Killing a guy with the ability to duplicate himself seems just about impossible in a fictional universe, but his apparent death is the big event for issue #100.
Haven's actual mutant power seems to be the ability to teleport people away into a reality warp or something.
She'll be seen again.
This started off ok and i do think DeMatteis can do well with these characters with the right plot. The art by both Greg Luzniak and Jan Duursema (who alternate issues) is kind of cartoony, which feels right for the downtime moments, but is kind of off-putting when things get more serious. Regarding the plot, at least most of the characters are skeptical of Haven's philosophy, so it's not like in some DeMatteis stories where we're supposed to be taking his stuff at face value. But it's still pretty tedious when it comes right down to it. There is a lot of standing around and not much for most characters to do, and Haven having a gigantic organization out of nowhere is not very credible. I asked in the entry to last issue if X-Factor was just going to be one giant slog going forward, and some people said that DeMatteis' run was good or at least better than what follows.

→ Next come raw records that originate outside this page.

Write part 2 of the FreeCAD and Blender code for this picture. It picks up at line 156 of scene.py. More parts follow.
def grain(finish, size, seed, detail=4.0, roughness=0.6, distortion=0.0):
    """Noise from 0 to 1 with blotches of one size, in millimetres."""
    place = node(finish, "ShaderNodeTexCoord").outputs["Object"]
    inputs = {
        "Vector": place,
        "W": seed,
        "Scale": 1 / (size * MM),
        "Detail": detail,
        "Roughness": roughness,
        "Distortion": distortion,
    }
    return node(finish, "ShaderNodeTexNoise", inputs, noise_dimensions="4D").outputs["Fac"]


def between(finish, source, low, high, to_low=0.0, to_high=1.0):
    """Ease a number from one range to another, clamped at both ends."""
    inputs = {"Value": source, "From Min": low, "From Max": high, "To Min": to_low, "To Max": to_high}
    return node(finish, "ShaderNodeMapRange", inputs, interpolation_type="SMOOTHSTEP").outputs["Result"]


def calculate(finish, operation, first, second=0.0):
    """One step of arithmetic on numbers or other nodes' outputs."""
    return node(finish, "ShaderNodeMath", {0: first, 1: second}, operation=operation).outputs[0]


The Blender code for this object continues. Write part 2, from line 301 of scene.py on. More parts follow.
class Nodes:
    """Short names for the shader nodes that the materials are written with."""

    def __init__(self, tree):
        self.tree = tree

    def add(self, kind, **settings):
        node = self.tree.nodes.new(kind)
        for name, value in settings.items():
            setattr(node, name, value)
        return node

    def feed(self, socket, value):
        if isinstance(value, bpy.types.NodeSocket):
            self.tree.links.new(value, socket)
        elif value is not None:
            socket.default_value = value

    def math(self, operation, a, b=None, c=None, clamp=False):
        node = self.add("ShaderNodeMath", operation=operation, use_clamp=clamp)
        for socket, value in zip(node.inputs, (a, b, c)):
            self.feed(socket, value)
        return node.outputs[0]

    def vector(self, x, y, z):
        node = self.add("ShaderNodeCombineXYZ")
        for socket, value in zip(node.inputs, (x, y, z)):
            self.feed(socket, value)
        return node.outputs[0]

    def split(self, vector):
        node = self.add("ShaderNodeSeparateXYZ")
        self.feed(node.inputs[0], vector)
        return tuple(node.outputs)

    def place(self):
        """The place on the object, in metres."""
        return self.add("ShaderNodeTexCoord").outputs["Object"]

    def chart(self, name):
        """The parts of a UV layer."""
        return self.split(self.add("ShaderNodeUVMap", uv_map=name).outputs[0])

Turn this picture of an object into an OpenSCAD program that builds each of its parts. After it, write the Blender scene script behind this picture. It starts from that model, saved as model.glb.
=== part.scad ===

I can see why people like some of the elements here. I'm also realizing that we're almost done with DeMatteis' "run"; Todd DeZago begins co-writing with issue #103 and DeMatteis is completely gone by issue #106. So this is really the bulk of DeMatteis's X-Factor. And i mean if it only gets worse from here then the Mahapralaya can't come soon enough.
Statement of Ownership Total Paid Circulation: Average of Past 12 months = 423,808. Single issue closest to filing date = 665,700.
Quality Rating: C-
Chronological Placement Considerations: This begins during the conflict in Genosha in the Bloodties crossover, and continues after that crisis is over. Note that Val Cooper is seen representing X-Factor (along with Forge) in X-Force #27, which also takes place soon after Bloodties.
Continuity Insert? N
My Reprint: N/A
Inbound References (3): showForge, Haven, Havok, Madrox the Multiple Man, Polaris, Professor X, Random, Strong Guy, Valerie Cooper, Wolfsbane
Good lord. Between Blood Ties and this maybe I should actually thank Scott Lobdell for killing off Illyana and bringing Magneto back to life and making me quit comics and being spared this.
Posted by: Erik Beck | March 6, 2017 4:43 PM
Haven seems to be partially inspired by the Jewish legend of Joseph della Reina. He sought to bring about the Messianic Age prematurely and he winds up corrupted. In some legends he winds up becoming the husband of Lilith- I'm surprised they didn't use him in Siege of Darkness, since it seems like they threw in everything else in that mess. The point, as Haven's brother points out, is that trying to bring about a utopia before the proper time is such an act of hubris that it's inherently corrupting.
Posted by: Michael | March 6, 2017 10:28 PM
And i mean if it only gets worse from here then the Mahapralaya can't come soon enough.
Careful what you wish for; I believe another name for the Mahapralaya is "Howard Mackie".